There is some conventional exercise recommended: doing weights, to maintain muscle. Unusually, OMG recommends doing very few reps of heavy weights, just three times a month. Once every ten days, you hit the gym and do no more than 10 reps of different exercises at the maximum weight you can manage for each one - ideally with a personal trainer.
That's the minimum, and if you want to add circuits, Pilates, yoga or other exercise classes into the mix, go for your life. But I've been short of time lately so have replaced my usual twice-weekly spinning classes with weekly weights sessions.
What I haven't been able to work up to, so far, is blowing up balloons. "If a super-flat tummy appeals to you, spend some time doing this," says Venice, who explains that the transversus muscle in the stomach is the one that keeps a stomach flat. Standing up in loose clothing, dedicated OMG-ers blow up their balloons 10-20 times every night before bed for the first week, then 40 times (in two sessions, three minutes apart) every other night after that.

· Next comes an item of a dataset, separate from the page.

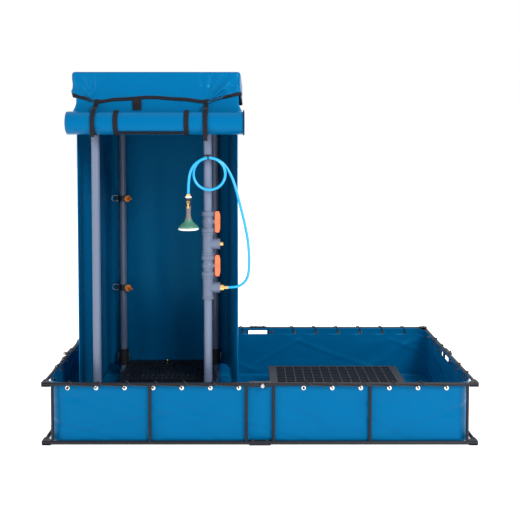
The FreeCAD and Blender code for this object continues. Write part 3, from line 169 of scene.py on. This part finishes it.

In two weeks, I've done this once transversus muscle because it was my husband's birthday, and I actually had some balloons to blow up. He was 36 and not 6, so getting balloons for him was a huge concession to Venice. Even in the privacy of my own home, I feel totally stupid doing this. But it is part of the plan, and I am supposed to be testing it out on your behalf, so I'm going to make this week my warm-up week, then report back with three weeks to OMG. If I get a flatter tummy at the end of it, there really will be cause to get the balloons out.